Walerian Borowcyk holds an unusual place in the annals of erotic filmmakers in that he had the imagination and style to be judged on the level of an artist, skirting around sleaze for the most part. A former animator from Poland who found his calling in France, he was probably best known for either Immoral Tales, an anthology movie, or this surreal flight of fancy, La Bête. Not that you get much weirdness until the film is almost two-thirds of the way over, but when it finally arrives it is unforgettable; up to that point, the story concerns itself with the plight of Lucy.

Repression is the order of the day here, with head of the de l'Esperance clan Pierre (Guy Tréjan) struggling to keep the family fortune going in the most boorish manner possible, even resorting to murder to ensure things go his way. The atmosphere that innocent Lucy enters into is a stifling one, both socially and sexually; socially we see that Mathurin is nobody's idea of marriage material (not even his own) no matter how kind and accommodating Lucy will be, and the sexual side is brought out when we see the manservant Ifany (Hassane Fall) and his constantly interrupted attempts to enjoy himself with the daughter of the house.

The time period this is set in is obscure, as although Lucy looks to be something out of the nineteen-twenties, the daughter, Clarisse (Pascale Rivault) is very much the seventies woman. The plot is so wrapped up in the court intrigue as the reluctant Mathurin is prepared for his nuptials that it's a relief when finally Lucy gets down to the business of her fantasies (or are they fantasies? Could it be what she dreams actually happened?). We have already seen how nobody in this film can achieve satisfaction, with Clarisse reduced to masturbating with the headboard of her bed (!), and unfortunately Lucy is no different.

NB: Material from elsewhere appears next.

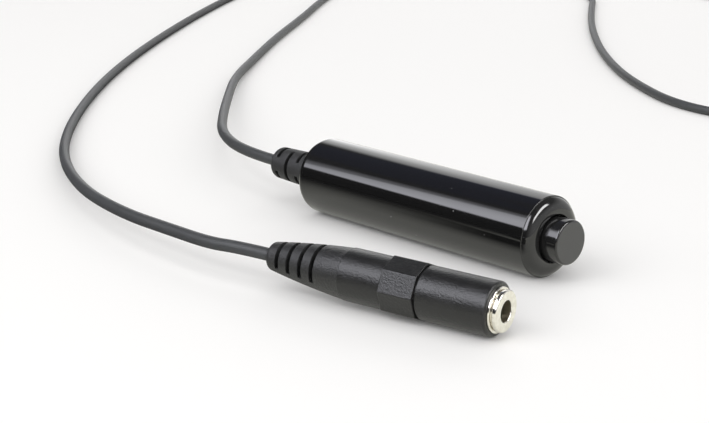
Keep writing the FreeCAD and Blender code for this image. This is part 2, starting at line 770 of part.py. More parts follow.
def tip_contact():
    """Leaf with a dimple that drops into the groove of a plug's tip."""
    start = S_WINDOW_REAR + LEAF_HINGE_GAP
    leaf = bar(start, S_LEAF_TIP, LEAF_WIDTH, LEAF_THICKNESS, 0, LEAF_HEIGHT)
    s = S_LEAF_TIP - LEAF_DIMPLE_FROM_TIP
    low = JACK_BORE_D / 2 - LEAF_DIMPLE_BITE
    dimple = Part.makeCylinder(
        LEAF_DIMPLE_R, LEAF_WIDTH, Vector(s, -LEAF_WIDTH / 2, low + LEAF_DIMPLE_R), Vector(0, 1, 0)
    )
    above = bar(s - 2, s + 2, 2 * LEAF_WIDTH, 4, 0, LEAF_HEIGHT + LEAF_THICKNESS / 2 + 2)
    return leaf.fuse(dimple.cut(above)).removeSplitter()


def jack_terminal(front, height):
    """Flat strip through the insulator to a solder joint."""
    return bar(S_TERMINAL, front, LEAF_WIDTH, LEAF_THICKNESS, 0, height)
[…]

She is certainly not going to get anywhere with her future husband, and all the way through the presence of nature, the bestial side of life on planet Earth, makes itself felt with frequent interludes for horses mating (this particularly captivates Lucy, who snaps a few photos with her instant camera) or snails crawling along - even the pet cat seems part of this infringing on the human world. This reaches its climax (literally) with Lucy's dream, a segment originally intended for Immoral Tales but dropped, where a L'Esperance of yore (Sirpa Lane) encounters a randy beast in the woods. The Beast, sort of a cross between a bear and a wolf but patently a man in an unconvincing costume, cannot get satisfaction either although he has his sights set on the woman, and after a chase she comes around eventually in sequences that you'd have to go some way to beat for oddness - or casual offence, come to that. The twist at the end, where Lucy's horniness seems to have had a detrimental effect on Mathurin, is like little else in cinema, arty or otherwise. A curio, then, but novel with it, dodgy with its borderline racism and sexism as it is.